Using the records below, quote only the span that opens with the line containing "Continue the Blender" and closes with the line containing "from math import radians, sqrt, tan", exactly and inclusively.

....................

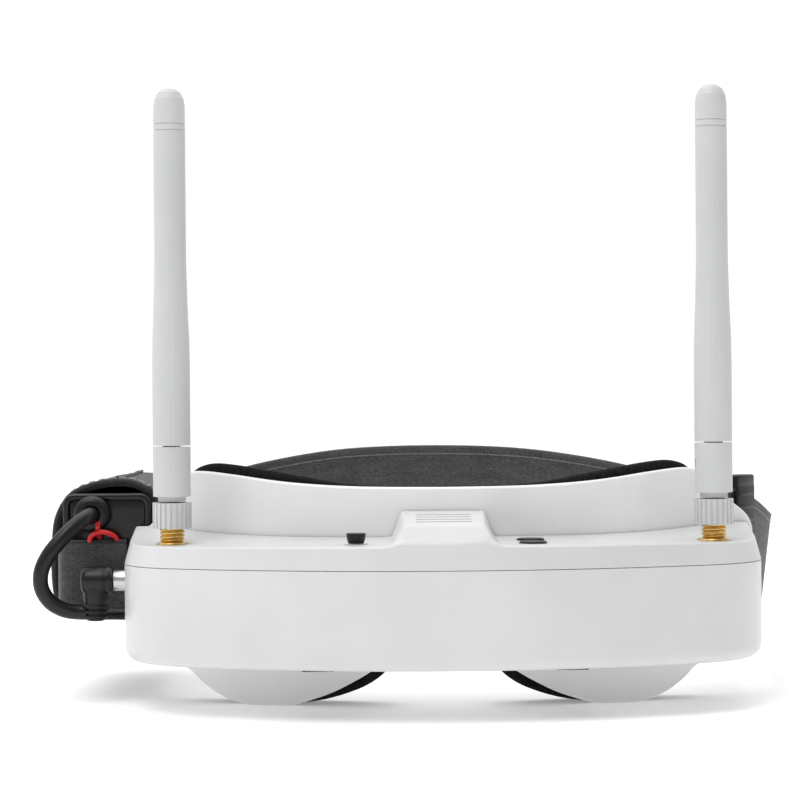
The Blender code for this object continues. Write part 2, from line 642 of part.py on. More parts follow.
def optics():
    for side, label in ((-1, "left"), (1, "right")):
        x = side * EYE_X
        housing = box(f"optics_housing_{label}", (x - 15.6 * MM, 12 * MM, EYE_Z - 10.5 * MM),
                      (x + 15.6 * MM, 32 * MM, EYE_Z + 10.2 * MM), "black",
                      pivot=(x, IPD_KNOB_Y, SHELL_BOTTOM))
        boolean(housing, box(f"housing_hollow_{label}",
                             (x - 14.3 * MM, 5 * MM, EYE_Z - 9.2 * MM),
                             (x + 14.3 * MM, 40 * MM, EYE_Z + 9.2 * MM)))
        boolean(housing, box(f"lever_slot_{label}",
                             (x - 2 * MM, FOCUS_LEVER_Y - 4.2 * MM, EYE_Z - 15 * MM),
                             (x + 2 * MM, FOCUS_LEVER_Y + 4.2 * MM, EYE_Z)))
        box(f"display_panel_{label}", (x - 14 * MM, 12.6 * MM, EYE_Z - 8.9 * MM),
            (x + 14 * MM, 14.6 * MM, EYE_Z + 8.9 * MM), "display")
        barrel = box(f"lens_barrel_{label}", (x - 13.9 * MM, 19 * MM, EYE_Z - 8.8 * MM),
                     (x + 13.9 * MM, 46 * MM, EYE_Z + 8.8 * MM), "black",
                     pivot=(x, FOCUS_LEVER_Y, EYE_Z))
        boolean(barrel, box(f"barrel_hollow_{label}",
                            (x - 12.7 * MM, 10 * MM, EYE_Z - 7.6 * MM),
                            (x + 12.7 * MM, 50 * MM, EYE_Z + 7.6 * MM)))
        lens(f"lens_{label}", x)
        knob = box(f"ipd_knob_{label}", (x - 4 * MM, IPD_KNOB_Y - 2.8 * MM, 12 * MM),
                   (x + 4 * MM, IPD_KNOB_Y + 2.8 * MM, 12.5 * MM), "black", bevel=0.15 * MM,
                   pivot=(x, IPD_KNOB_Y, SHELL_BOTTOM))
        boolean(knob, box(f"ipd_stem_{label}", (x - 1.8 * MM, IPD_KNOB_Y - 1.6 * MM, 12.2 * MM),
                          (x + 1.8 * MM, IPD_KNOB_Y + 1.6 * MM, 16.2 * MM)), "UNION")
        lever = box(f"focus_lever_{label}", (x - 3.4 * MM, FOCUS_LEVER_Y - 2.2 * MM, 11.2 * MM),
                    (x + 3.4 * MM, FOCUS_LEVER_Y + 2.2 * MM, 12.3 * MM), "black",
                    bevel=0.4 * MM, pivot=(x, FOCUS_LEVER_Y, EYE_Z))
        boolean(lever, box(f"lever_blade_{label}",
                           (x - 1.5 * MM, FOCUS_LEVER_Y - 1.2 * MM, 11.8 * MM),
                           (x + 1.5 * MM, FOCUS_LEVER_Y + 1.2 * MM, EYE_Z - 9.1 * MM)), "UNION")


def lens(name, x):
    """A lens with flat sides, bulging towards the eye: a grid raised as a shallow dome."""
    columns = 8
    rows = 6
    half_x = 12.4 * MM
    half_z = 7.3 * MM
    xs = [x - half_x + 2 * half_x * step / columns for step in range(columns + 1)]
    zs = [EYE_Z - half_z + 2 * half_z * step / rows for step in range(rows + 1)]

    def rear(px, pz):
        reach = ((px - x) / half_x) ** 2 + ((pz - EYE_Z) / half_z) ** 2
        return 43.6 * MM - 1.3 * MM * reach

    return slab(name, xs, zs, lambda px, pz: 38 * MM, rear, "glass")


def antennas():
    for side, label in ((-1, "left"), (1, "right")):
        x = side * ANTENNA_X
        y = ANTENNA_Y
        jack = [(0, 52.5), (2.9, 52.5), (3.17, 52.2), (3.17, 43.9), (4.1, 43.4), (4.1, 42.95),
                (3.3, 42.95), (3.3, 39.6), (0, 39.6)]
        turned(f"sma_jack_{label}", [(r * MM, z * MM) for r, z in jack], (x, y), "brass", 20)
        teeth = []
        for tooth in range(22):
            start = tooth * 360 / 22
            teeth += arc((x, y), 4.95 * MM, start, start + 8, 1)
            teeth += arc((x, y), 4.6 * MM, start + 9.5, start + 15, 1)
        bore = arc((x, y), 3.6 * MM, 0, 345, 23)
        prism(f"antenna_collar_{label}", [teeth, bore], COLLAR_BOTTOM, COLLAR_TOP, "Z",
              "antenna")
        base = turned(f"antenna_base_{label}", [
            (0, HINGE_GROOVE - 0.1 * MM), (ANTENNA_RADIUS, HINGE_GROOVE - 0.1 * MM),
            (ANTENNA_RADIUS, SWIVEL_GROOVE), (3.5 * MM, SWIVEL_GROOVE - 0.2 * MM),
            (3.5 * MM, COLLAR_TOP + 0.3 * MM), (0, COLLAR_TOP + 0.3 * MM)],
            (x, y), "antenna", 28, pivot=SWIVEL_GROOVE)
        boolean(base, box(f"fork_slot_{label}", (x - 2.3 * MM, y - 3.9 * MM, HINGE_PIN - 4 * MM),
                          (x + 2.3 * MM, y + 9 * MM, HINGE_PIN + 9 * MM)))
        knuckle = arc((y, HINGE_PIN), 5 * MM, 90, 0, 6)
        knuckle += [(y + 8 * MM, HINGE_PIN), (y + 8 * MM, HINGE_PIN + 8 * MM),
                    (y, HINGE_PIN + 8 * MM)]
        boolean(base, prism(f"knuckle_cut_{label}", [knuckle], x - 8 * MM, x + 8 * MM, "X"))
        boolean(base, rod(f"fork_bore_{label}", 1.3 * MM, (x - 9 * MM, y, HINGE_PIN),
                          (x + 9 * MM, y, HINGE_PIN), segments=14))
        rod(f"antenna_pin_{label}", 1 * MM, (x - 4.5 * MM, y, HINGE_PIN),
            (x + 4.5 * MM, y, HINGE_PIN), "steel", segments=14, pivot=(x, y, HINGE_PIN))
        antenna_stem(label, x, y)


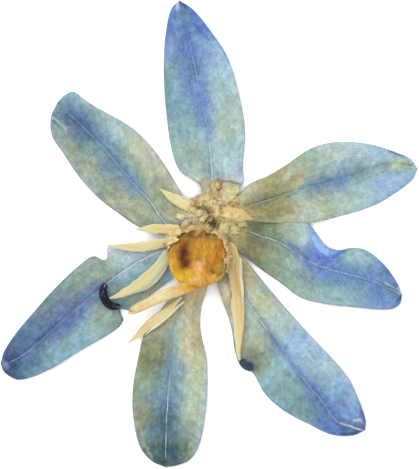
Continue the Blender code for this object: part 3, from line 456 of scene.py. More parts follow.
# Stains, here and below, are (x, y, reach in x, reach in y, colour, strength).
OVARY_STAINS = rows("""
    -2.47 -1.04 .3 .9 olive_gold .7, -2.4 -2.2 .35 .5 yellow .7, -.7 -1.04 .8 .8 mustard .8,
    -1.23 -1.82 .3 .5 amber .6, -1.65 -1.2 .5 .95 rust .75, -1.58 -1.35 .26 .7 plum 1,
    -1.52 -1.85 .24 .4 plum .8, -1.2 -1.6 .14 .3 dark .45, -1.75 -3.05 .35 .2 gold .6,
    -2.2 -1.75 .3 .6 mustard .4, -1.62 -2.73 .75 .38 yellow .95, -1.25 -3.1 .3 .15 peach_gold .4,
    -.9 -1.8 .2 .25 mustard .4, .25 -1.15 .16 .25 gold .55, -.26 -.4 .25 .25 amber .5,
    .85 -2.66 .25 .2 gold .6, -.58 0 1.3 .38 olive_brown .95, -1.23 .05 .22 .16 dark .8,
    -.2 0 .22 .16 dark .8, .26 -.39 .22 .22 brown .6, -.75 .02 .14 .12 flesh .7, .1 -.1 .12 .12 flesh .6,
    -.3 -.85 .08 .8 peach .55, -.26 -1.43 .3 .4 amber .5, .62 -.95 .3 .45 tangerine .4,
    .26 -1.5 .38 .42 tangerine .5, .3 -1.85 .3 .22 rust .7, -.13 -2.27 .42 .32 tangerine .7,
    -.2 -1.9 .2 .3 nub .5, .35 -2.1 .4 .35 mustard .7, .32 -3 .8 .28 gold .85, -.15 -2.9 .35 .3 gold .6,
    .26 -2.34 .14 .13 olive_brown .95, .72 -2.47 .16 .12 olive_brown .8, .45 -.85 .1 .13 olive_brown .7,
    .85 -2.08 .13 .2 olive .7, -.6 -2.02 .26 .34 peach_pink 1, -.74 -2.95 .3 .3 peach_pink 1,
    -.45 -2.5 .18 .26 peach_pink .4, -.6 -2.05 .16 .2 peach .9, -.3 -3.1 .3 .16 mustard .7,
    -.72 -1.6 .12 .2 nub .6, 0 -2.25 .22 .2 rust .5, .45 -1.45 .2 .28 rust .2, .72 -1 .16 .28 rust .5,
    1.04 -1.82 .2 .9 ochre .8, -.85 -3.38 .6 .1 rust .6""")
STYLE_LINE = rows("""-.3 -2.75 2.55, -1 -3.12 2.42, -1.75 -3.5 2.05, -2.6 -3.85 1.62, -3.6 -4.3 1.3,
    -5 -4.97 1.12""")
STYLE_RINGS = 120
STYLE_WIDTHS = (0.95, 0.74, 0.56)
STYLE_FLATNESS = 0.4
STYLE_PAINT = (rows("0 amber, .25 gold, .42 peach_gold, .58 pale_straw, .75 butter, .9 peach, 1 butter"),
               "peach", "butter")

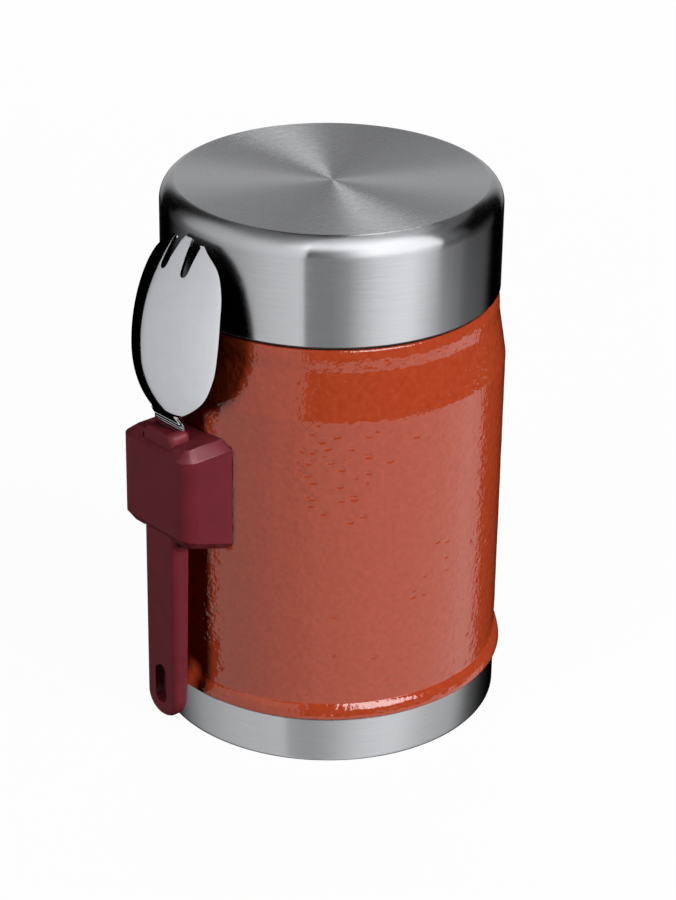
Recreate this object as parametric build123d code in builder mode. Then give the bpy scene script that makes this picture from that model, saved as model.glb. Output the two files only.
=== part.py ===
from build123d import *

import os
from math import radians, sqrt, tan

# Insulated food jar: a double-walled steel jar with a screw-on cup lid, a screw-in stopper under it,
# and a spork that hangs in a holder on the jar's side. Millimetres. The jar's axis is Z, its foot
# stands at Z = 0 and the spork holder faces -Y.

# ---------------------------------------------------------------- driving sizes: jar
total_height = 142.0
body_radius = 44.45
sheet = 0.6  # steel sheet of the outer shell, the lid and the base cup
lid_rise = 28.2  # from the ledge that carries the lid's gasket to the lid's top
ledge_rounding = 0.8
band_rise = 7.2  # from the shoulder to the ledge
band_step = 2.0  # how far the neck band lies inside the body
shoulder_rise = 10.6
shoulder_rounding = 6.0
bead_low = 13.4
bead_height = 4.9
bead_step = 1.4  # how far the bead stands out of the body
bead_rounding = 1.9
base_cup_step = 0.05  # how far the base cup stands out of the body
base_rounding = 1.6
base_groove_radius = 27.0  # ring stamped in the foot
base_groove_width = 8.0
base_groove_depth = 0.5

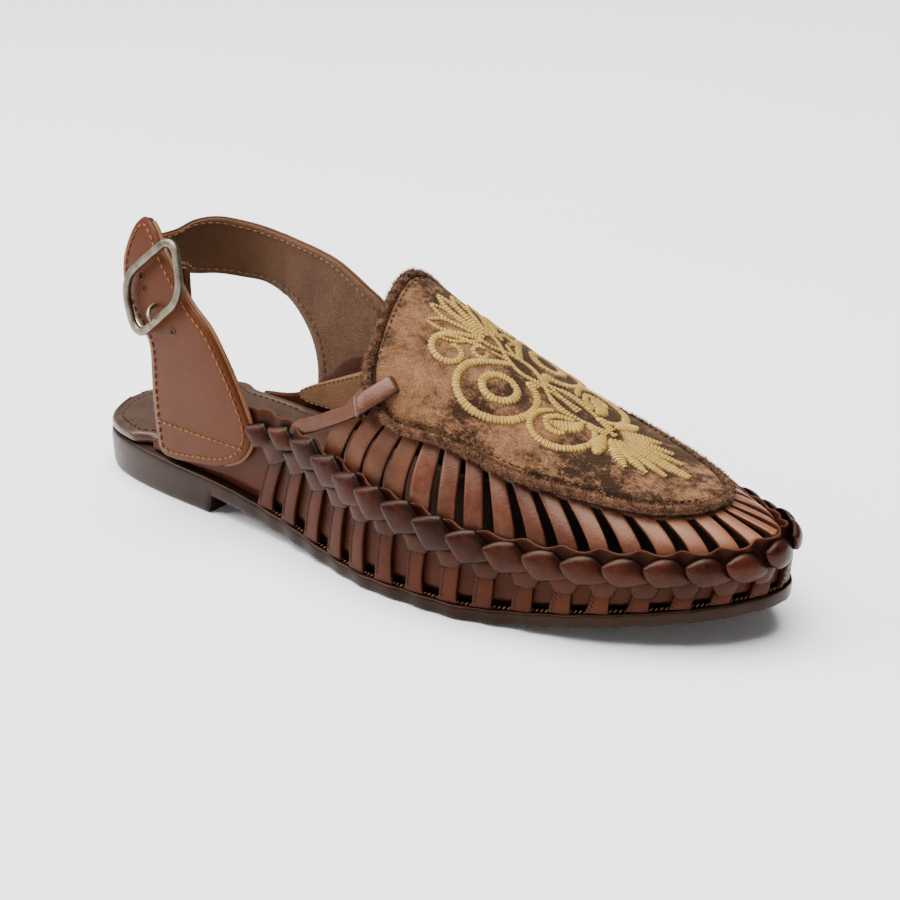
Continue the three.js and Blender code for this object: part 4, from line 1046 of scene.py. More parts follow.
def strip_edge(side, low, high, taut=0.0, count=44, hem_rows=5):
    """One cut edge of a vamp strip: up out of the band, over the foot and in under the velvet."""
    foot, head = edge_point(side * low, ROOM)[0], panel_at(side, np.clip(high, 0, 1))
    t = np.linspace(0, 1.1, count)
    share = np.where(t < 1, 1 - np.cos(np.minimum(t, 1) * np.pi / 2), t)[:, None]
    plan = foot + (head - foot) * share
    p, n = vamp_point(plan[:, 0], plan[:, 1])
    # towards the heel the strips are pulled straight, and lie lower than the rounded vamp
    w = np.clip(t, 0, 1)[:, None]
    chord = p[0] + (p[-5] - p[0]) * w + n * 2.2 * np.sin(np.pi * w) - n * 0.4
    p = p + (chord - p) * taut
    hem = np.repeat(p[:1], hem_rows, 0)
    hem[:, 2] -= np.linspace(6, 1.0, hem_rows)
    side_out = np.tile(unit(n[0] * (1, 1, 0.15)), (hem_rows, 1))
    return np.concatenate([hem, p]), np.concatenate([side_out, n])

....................

→ Response
Continue the Blender code for this object: part 3, from line 456 of scene.py. More parts follow.
# Stains, here and below, are (x, y, reach in x, reach in y, colour, strength).
OVARY_STAINS = rows("""
    -2.47 -1.04 .3 .9 olive_gold .7, -2.4 -2.2 .35 .5 yellow .7, -.7 -1.04 .8 .8 mustard .8,
    -1.23 -1.82 .3 .5 amber .6, -1.65 -1.2 .5 .95 rust .75, -1.58 -1.35 .26 .7 plum 1,
    -1.52 -1.85 .24 .4 plum .8, -1.2 -1.6 .14 .3 dark .45, -1.75 -3.05 .35 .2 gold .6,
    -2.2 -1.75 .3 .6 mustard .4, -1.62 -2.73 .75 .38 yellow .95, -1.25 -3.1 .3 .15 peach_gold .4,
    -.9 -1.8 .2 .25 mustard .4, .25 -1.15 .16 .25 gold .55, -.26 -.4 .25 .25 amber .5,
    .85 -2.66 .25 .2 gold .6, -.58 0 1.3 .38 olive_brown .95, -1.23 .05 .22 .16 dark .8,
    -.2 0 .22 .16 dark .8, .26 -.39 .22 .22 brown .6, -.75 .02 .14 .12 flesh .7, .1 -.1 .12 .12 flesh .6,
    -.3 -.85 .08 .8 peach .55, -.26 -1.43 .3 .4 amber .5, .62 -.95 .3 .45 tangerine .4,
    .26 -1.5 .38 .42 tangerine .5, .3 -1.85 .3 .22 rust .7, -.13 -2.27 .42 .32 tangerine .7,
    -.2 -1.9 .2 .3 nub .5, .35 -2.1 .4 .35 mustard .7, .32 -3 .8 .28 gold .85, -.15 -2.9 .35 .3 gold .6,
    .26 -2.34 .14 .13 olive_brown .95, .72 -2.47 .16 .12 olive_brown .8, .45 -.85 .1 .13 olive_brown .7,
    .85 -2.08 .13 .2 olive .7, -.6 -2.02 .26 .34 peach_pink 1, -.74 -2.95 .3 .3 peach_pink 1,
    -.45 -2.5 .18 .26 peach_pink .4, -.6 -2.05 .16 .2 peach .9, -.3 -3.1 .3 .16 mustard .7,
    -.72 -1.6 .12 .2 nub .6, 0 -2.25 .22 .2 rust .5, .45 -1.45 .2 .28 rust .2, .72 -1 .16 .28 rust .5,
    1.04 -1.82 .2 .9 ochre .8, -.85 -3.38 .6 .1 rust .6""")
STYLE_LINE = rows("""-.3 -2.75 2.55, -1 -3.12 2.42, -1.75 -3.5 2.05, -2.6 -3.85 1.62, -3.6 -4.3 1.3,
    -5 -4.97 1.12""")
STYLE_RINGS = 120
STYLE_WIDTHS = (0.95, 0.74, 0.56)
STYLE_FLATNESS = 0.4
STYLE_PAINT = (rows("0 amber, .25 gold, .42 peach_gold, .58 pale_straw, .75 butter, .9 peach, 1 butter"),
               "peach", "butter")

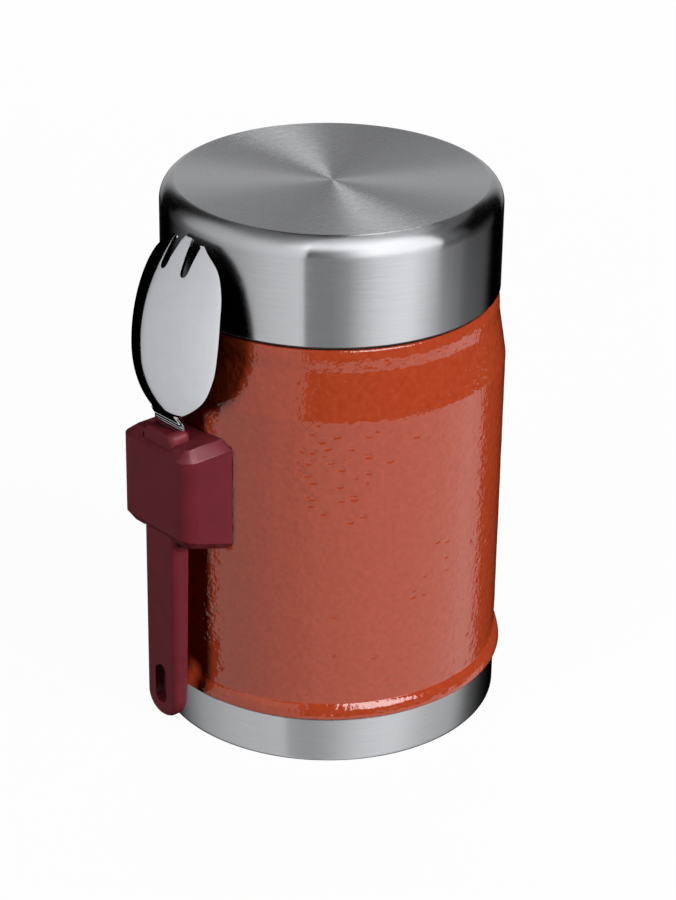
Recreate this object as parametric build123d code in builder mode. Then give the bpy scene script that makes this picture from that model, saved as model.glb. Output the two files only.
=== part.py ===
from build123d import *

import os
from math import radians, sqrt, tan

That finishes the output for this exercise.